Percolative effects in quantum critical systems: how magnetic clusters shape the response at low temperatures

Abstract

We have investigated the link between cluster morphology and non-Fermi liquid behavior in the bulk properties of Ce(Ru1-xFex)2Ge2, a prototypical quantum critical system that has been driven to criticality through chemical doping. The compound Ce(Ru1-xFex)2Ge2 is on the verge of magnetic ordering as the temperature is decreased to zero Kelvin, at which point quantum fluctuations keep the system in the disordered phase. This region is marked by quantum critical phenomena such as dynamical E/T-scaling, as well as by the formation of magnetic clusters which are an inescapable by-product of chemical doping.

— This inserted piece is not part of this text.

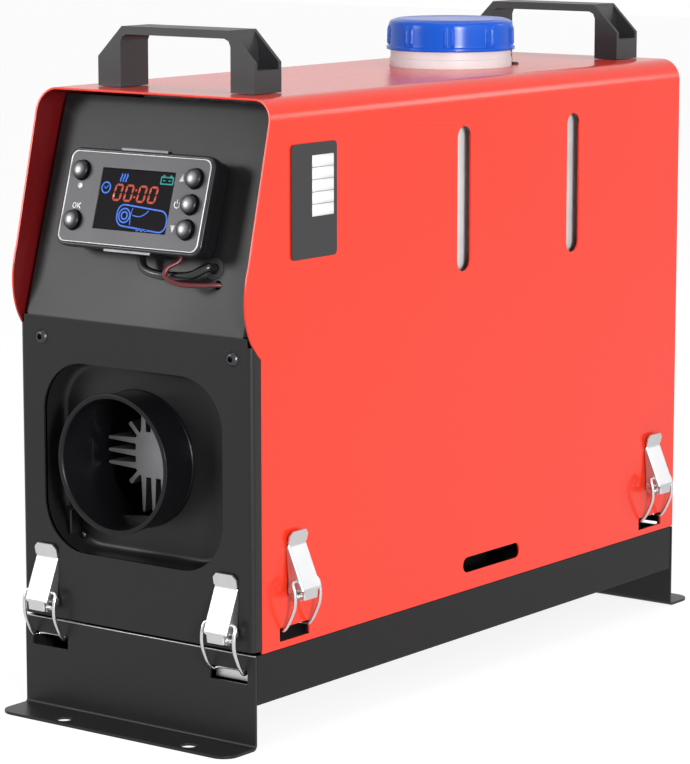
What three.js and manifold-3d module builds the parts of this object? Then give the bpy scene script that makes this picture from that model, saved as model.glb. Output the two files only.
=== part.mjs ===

Since cluster formation in classical systems such as insulating LiY[Mn2-XLiX]O4 has been shown by us to mimic dynamical scaling laws, we have studied the link between cluster morphology and the specific heat in Ce(Ru1-xFex)2Ge2. Using a set of reasonable assumptions, we show that the characteristic low-temperature dependence of the specific heat in this quantum critical system is strongly influenced by the formation of magnetic clusters, to the point that cluster formation might well account for some of the more prominent discrepancies that have emerged between the experimental systems being investigated and the idealized systems on which theoretical scenarios are based.